» Problem description
Repeat exactly the lines of the entries below from the one with "through = [edge" through the one with "before = set(bpy.data.objects)", both ends included, and nothing else.

» Rows
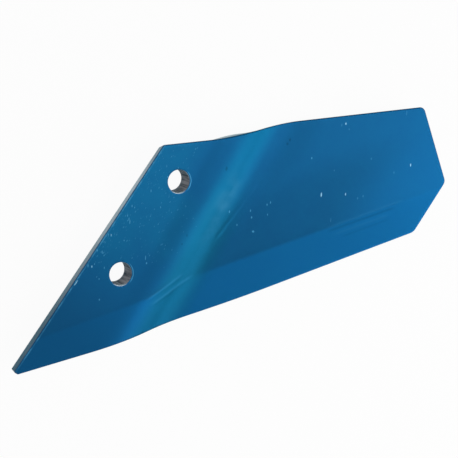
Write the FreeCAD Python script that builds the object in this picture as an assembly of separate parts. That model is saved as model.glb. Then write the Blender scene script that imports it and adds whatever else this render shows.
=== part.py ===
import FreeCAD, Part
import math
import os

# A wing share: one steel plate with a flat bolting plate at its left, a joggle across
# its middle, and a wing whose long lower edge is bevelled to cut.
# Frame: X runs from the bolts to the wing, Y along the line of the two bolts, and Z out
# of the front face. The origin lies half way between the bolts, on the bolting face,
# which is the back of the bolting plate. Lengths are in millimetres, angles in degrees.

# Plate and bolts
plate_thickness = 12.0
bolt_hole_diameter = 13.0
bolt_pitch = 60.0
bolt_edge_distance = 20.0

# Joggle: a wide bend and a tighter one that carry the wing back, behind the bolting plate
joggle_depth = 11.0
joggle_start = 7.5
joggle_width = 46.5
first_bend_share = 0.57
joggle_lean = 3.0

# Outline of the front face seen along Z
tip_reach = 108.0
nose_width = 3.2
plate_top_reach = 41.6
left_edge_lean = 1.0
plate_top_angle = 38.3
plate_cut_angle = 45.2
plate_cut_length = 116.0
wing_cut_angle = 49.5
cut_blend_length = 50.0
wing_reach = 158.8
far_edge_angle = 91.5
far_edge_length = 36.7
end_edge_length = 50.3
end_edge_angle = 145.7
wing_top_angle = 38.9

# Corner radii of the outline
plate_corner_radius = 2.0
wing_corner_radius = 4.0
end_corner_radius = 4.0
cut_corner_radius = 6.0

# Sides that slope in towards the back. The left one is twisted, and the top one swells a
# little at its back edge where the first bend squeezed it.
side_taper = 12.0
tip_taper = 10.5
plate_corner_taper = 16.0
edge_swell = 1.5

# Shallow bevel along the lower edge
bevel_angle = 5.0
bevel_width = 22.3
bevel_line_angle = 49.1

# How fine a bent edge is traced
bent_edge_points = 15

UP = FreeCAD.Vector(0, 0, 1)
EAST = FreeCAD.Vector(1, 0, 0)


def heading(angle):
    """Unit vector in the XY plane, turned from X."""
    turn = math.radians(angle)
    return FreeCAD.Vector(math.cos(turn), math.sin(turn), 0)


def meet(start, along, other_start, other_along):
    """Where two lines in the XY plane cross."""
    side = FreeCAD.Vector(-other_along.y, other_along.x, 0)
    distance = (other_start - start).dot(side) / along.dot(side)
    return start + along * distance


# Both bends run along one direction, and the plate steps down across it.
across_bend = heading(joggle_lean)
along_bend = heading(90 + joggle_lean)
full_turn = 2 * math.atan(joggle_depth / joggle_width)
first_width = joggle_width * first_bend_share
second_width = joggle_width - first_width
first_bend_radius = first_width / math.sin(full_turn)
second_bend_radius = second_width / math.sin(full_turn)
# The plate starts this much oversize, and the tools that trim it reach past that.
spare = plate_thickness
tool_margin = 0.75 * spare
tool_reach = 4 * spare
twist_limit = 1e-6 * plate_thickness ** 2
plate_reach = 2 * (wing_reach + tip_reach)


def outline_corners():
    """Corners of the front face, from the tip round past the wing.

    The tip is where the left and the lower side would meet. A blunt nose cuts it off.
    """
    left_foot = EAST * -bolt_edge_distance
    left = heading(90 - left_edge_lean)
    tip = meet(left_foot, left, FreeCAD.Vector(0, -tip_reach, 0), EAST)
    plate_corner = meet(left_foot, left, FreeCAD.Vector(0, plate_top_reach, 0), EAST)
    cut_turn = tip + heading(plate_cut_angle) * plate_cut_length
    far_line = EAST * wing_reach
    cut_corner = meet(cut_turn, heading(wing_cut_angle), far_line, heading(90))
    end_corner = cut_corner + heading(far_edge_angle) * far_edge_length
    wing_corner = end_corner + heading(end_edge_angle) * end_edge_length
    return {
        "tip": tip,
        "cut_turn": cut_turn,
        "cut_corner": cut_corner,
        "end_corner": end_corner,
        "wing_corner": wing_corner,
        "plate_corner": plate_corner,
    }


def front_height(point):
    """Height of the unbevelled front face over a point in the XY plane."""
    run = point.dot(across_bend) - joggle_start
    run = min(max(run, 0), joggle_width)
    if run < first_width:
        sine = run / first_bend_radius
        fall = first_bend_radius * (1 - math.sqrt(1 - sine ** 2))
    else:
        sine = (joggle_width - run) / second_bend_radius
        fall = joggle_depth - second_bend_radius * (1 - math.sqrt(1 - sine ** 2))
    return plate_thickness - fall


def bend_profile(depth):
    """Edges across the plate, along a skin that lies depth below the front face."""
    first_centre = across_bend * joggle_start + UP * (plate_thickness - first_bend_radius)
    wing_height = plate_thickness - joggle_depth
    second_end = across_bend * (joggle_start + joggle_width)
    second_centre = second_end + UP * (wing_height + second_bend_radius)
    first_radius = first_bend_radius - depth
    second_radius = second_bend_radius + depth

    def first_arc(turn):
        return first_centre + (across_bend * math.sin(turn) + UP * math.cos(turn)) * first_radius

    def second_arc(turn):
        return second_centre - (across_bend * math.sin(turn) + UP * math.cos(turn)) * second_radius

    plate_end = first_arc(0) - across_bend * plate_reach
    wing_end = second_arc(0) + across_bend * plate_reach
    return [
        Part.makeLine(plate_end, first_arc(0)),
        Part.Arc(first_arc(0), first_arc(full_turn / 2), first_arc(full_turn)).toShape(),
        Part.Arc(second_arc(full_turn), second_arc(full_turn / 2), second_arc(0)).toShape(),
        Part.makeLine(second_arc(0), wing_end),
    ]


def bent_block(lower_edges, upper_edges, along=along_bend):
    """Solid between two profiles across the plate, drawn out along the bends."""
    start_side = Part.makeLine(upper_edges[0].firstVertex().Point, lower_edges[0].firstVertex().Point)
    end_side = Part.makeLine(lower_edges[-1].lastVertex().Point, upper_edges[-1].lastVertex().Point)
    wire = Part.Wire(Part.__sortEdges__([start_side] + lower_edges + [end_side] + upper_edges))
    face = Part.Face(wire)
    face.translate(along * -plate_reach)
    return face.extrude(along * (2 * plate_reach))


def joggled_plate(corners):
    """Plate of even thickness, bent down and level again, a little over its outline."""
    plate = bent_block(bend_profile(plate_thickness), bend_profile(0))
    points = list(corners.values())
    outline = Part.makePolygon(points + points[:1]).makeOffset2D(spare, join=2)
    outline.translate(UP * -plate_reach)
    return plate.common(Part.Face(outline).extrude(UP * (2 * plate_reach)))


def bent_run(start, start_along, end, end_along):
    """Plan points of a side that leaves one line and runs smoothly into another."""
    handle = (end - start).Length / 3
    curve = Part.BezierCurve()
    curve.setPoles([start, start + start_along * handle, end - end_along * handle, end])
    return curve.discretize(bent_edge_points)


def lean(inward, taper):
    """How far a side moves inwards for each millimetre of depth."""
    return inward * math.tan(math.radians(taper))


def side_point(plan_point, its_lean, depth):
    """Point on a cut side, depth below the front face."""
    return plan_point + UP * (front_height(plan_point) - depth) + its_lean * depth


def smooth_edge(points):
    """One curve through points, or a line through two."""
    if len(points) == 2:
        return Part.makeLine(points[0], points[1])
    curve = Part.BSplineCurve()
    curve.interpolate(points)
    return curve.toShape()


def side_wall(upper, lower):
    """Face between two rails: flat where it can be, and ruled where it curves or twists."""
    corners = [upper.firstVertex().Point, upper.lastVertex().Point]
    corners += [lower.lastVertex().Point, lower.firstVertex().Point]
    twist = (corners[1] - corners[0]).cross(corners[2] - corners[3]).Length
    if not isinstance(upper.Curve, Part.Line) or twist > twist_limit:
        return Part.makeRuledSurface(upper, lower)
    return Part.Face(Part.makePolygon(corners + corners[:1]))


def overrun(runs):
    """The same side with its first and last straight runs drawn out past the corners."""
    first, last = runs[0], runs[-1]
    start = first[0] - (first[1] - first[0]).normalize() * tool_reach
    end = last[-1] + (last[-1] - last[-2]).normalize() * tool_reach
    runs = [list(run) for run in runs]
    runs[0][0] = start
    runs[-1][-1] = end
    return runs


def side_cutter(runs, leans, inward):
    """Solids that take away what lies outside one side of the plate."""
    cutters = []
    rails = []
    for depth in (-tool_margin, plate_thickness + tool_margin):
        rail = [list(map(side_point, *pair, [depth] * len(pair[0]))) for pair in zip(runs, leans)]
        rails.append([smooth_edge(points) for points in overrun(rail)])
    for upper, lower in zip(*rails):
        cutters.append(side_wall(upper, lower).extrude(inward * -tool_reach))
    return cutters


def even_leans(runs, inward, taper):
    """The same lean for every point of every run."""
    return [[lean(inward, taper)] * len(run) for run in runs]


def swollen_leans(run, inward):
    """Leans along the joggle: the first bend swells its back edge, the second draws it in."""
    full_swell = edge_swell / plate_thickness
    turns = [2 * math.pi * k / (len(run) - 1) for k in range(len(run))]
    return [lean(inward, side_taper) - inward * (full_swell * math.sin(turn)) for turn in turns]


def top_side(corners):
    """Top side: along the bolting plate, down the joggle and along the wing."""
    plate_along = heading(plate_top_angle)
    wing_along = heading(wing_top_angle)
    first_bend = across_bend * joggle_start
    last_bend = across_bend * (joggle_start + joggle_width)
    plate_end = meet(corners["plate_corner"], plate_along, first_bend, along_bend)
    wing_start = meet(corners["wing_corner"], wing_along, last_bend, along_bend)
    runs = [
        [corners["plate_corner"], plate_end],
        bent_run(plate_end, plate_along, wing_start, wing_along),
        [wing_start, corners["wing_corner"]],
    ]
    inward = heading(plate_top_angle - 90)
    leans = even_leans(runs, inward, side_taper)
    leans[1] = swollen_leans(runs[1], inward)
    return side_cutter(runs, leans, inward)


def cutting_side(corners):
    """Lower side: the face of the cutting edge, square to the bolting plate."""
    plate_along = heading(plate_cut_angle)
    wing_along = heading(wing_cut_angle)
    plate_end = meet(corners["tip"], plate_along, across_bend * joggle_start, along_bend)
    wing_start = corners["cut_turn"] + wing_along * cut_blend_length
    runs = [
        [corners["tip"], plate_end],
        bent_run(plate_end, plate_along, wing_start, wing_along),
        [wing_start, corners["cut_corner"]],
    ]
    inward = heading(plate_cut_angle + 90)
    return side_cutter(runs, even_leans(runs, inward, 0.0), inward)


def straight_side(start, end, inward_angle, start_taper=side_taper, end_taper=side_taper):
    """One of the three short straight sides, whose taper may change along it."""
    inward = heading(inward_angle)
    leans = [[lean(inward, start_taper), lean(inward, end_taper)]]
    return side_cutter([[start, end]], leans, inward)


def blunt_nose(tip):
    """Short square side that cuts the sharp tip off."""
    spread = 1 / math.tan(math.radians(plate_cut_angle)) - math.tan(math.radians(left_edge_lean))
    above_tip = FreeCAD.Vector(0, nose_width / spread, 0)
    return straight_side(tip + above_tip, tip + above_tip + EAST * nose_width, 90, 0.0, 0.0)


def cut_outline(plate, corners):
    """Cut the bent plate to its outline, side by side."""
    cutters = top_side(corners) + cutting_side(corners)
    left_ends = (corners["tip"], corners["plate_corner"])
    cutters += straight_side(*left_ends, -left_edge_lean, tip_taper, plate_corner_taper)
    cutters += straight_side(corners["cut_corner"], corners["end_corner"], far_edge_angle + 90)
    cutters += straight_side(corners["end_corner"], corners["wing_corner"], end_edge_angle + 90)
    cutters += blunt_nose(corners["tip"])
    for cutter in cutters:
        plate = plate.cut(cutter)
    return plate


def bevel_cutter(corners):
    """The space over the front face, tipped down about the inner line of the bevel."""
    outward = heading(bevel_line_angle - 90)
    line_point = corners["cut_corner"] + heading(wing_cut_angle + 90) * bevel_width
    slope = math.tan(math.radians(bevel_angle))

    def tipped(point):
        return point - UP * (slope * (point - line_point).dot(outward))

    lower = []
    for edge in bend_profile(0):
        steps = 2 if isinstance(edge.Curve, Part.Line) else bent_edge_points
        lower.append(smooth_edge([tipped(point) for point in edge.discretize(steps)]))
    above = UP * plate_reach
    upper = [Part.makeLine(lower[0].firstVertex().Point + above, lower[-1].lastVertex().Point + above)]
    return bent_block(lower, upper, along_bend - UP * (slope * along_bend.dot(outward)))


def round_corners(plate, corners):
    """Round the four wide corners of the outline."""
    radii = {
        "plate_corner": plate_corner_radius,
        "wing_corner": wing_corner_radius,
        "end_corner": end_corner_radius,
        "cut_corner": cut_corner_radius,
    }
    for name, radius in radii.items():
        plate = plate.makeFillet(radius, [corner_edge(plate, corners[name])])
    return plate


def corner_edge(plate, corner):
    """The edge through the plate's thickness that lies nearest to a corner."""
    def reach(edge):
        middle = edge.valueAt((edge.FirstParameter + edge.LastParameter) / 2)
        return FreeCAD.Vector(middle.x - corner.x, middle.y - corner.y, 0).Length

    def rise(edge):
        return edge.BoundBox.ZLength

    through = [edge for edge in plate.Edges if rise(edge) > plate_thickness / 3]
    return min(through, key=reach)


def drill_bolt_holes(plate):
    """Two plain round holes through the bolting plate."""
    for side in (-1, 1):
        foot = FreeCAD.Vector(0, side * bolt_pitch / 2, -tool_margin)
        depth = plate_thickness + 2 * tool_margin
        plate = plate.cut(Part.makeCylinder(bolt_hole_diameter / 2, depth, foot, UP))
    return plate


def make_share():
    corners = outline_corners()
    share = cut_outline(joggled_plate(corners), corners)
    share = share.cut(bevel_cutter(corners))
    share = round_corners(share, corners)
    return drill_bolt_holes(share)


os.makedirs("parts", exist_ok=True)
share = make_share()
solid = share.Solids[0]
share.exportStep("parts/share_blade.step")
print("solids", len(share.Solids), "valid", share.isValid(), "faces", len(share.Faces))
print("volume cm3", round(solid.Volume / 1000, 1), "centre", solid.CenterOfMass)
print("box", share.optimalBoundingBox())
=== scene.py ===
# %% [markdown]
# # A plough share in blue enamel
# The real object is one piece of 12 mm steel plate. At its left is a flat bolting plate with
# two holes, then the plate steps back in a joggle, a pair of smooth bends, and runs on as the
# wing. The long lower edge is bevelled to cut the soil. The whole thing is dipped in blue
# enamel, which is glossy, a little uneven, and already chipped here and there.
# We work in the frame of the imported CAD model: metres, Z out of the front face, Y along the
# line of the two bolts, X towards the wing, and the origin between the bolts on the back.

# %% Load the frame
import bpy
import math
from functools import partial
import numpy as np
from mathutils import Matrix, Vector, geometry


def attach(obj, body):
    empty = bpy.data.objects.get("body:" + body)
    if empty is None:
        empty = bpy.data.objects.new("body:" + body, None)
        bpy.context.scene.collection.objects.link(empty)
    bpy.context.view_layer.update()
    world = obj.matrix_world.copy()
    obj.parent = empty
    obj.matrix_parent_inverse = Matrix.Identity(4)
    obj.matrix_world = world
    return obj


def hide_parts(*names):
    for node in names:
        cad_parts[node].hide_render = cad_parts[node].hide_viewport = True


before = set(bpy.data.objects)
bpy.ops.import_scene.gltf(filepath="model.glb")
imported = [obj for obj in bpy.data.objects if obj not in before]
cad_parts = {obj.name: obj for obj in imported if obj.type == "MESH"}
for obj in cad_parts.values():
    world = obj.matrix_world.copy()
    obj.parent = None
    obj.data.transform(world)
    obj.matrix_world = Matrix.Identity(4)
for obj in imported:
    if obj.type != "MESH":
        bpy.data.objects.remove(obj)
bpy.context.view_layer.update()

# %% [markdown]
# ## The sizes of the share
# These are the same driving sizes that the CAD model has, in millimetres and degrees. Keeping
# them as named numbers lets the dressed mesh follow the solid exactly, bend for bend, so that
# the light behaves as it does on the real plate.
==
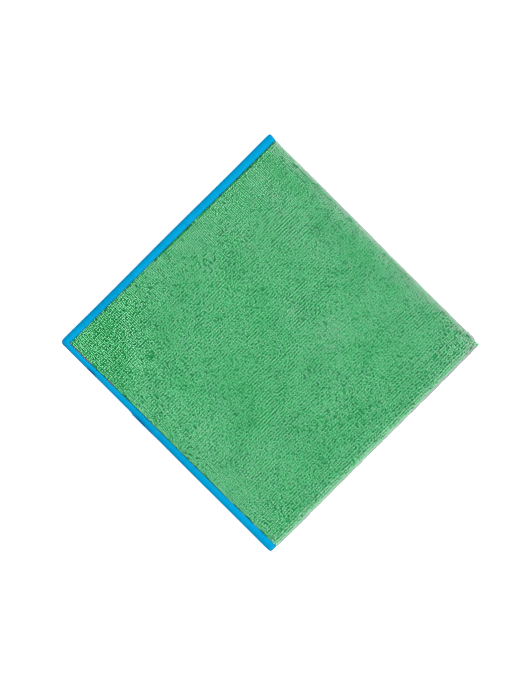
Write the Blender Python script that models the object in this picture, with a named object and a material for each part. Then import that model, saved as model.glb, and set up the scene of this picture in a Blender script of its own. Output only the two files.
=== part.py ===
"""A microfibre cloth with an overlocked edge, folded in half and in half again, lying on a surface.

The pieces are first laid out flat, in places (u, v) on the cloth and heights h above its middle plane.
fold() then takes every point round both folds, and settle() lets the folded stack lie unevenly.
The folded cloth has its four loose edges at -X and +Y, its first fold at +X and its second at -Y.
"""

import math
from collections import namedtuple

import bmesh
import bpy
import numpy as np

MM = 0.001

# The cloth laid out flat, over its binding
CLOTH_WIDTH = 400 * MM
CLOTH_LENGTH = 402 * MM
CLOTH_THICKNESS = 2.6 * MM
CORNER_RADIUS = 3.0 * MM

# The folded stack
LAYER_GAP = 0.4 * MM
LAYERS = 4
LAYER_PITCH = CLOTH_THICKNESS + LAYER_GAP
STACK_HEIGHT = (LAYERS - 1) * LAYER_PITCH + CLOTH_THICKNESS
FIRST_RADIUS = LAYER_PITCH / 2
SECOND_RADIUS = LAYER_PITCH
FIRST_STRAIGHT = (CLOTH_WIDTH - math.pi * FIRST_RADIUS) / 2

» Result
    through = [edge for edge in plate.Edges if rise(edge) > plate_thickness / 3]
    return min(through, key=reach)


def drill_bolt_holes(plate):
    """Two plain round holes through the bolting plate."""
    for side in (-1, 1):
        foot = FreeCAD.Vector(0, side * bolt_pitch / 2, -tool_margin)
        depth = plate_thickness + 2 * tool_margin
        plate = plate.cut(Part.makeCylinder(bolt_hole_diameter / 2, depth, foot, UP))
    return plate


def make_share():
    corners = outline_corners()
    share = cut_outline(joggled_plate(corners), corners)
    share = share.cut(bevel_cutter(corners))
    share = round_corners(share, corners)
    return drill_bolt_holes(share)


os.makedirs("parts", exist_ok=True)
share = make_share()
solid = share.Solids[0]
share.exportStep("parts/share_blade.step")
print("solids", len(share.Solids), "valid", share.isValid(), "faces", len(share.Faces))
print("volume cm3", round(solid.Volume / 1000, 1), "centre", solid.CenterOfMass)
print("box", share.optimalBoundingBox())
=== scene.py ===
# %% [markdown]
# # A plough share in blue enamel
# The real object is one piece of 12 mm steel plate. At its left is a flat bolting plate with
# two holes, then the plate steps back in a joggle, a pair of smooth bends, and runs on as the
# wing. The long lower edge is bevelled to cut the soil. The whole thing is dipped in blue
# enamel, which is glossy, a little uneven, and already chipped here and there.
# We work in the frame of the imported CAD model: metres, Z out of the front face, Y along the
# line of the two bolts, X towards the wing, and the origin between the bolts on the back.

# %% Load the frame
import bpy
import math
from functools import partial
import numpy as np
from mathutils import Matrix, Vector, geometry


def attach(obj, body):
    empty = bpy.data.objects.get("body:" + body)
    if empty is None:
        empty = bpy.data.objects.new("body:" + body, None)
        bpy.context.scene.collection.objects.link(empty)
    bpy.context.view_layer.update()
    world = obj.matrix_world.copy()
    obj.parent = empty
    obj.matrix_parent_inverse = Matrix.Identity(4)
    obj.matrix_world = world
    return obj


def hide_parts(*names):
    for node in names:
        cad_parts[node].hide_render = cad_parts[node].hide_viewport = True


before = set(bpy.data.objects)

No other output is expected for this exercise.